--- START Recorded data ---
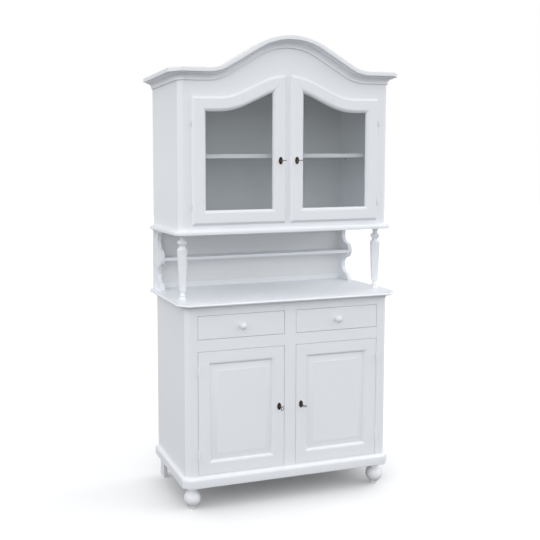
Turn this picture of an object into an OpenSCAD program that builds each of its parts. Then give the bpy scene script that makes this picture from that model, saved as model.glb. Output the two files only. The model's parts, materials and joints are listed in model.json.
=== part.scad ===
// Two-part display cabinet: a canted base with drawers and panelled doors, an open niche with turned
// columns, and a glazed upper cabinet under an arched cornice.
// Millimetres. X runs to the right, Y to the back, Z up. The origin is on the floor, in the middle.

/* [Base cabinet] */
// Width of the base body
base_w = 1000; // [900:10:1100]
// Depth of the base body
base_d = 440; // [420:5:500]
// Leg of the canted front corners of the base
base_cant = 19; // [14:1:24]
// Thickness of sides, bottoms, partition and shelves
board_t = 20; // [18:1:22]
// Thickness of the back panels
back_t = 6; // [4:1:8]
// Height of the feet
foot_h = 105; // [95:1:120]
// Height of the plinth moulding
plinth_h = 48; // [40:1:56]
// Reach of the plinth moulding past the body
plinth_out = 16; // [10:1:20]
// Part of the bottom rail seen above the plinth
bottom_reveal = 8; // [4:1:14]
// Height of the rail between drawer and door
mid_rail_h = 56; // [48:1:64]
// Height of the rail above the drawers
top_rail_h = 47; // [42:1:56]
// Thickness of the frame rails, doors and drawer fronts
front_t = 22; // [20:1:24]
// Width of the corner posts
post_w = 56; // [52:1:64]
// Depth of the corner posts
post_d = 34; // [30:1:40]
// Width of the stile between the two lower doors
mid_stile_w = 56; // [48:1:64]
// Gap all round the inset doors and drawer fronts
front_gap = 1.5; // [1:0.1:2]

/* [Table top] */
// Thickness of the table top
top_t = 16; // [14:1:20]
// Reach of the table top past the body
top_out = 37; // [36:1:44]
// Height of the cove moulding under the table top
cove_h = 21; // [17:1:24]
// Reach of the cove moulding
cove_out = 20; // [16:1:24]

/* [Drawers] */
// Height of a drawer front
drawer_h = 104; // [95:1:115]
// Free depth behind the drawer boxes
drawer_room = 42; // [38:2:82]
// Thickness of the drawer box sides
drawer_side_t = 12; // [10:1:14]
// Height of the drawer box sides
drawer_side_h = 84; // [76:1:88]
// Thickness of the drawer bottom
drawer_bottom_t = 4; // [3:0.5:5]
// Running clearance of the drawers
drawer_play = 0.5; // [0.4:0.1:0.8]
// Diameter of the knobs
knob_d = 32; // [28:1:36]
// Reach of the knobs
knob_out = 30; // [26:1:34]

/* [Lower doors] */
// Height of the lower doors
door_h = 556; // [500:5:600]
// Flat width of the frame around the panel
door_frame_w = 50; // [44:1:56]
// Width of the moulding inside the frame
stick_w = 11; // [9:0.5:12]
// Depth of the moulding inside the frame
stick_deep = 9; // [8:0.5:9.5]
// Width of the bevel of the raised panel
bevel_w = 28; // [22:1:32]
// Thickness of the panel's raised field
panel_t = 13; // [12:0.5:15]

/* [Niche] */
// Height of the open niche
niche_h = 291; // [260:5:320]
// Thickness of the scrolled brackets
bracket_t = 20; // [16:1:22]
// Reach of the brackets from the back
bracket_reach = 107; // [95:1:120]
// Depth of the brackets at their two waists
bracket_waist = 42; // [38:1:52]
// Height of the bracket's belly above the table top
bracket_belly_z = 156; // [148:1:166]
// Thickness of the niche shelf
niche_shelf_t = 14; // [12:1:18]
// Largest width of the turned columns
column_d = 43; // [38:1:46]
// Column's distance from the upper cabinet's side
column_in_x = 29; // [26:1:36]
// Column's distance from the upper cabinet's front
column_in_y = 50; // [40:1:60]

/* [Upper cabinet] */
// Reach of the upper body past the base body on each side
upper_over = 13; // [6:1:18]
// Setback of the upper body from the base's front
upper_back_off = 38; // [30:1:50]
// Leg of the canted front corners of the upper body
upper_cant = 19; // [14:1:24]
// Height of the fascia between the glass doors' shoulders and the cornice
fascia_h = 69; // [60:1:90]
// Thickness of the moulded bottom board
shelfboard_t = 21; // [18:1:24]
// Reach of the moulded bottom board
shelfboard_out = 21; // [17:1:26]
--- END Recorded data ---
Exercise aim:
Only the lines from the opening of the material through the line with "in the middle." should be echoed, exactly as written.

Answer to this exercise:
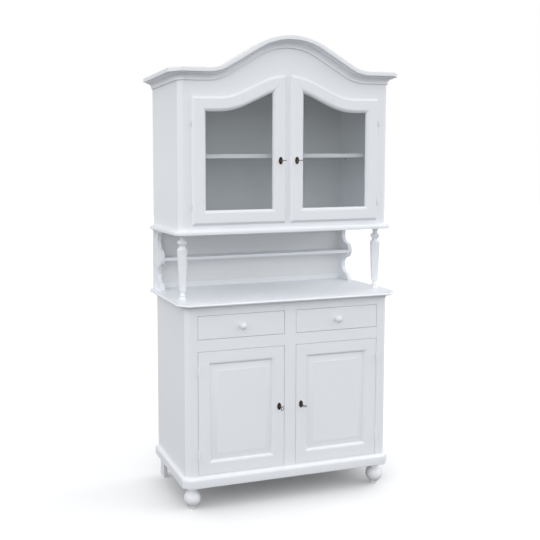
Turn this picture of an object into an OpenSCAD program that builds each of its parts. Then give the bpy scene script that makes this picture from that model, saved as model.glb. Output the two files only. The model's parts, materials and joints are listed in model.json.
=== part.scad ===
// Two-part display cabinet: a canted base with drawers and panelled doors, an open niche with turned
// columns, and a glazed upper cabinet under an arched cornice.
// Millimetres. X runs to the right, Y to the back, Z up. The origin is on the floor, in the middle.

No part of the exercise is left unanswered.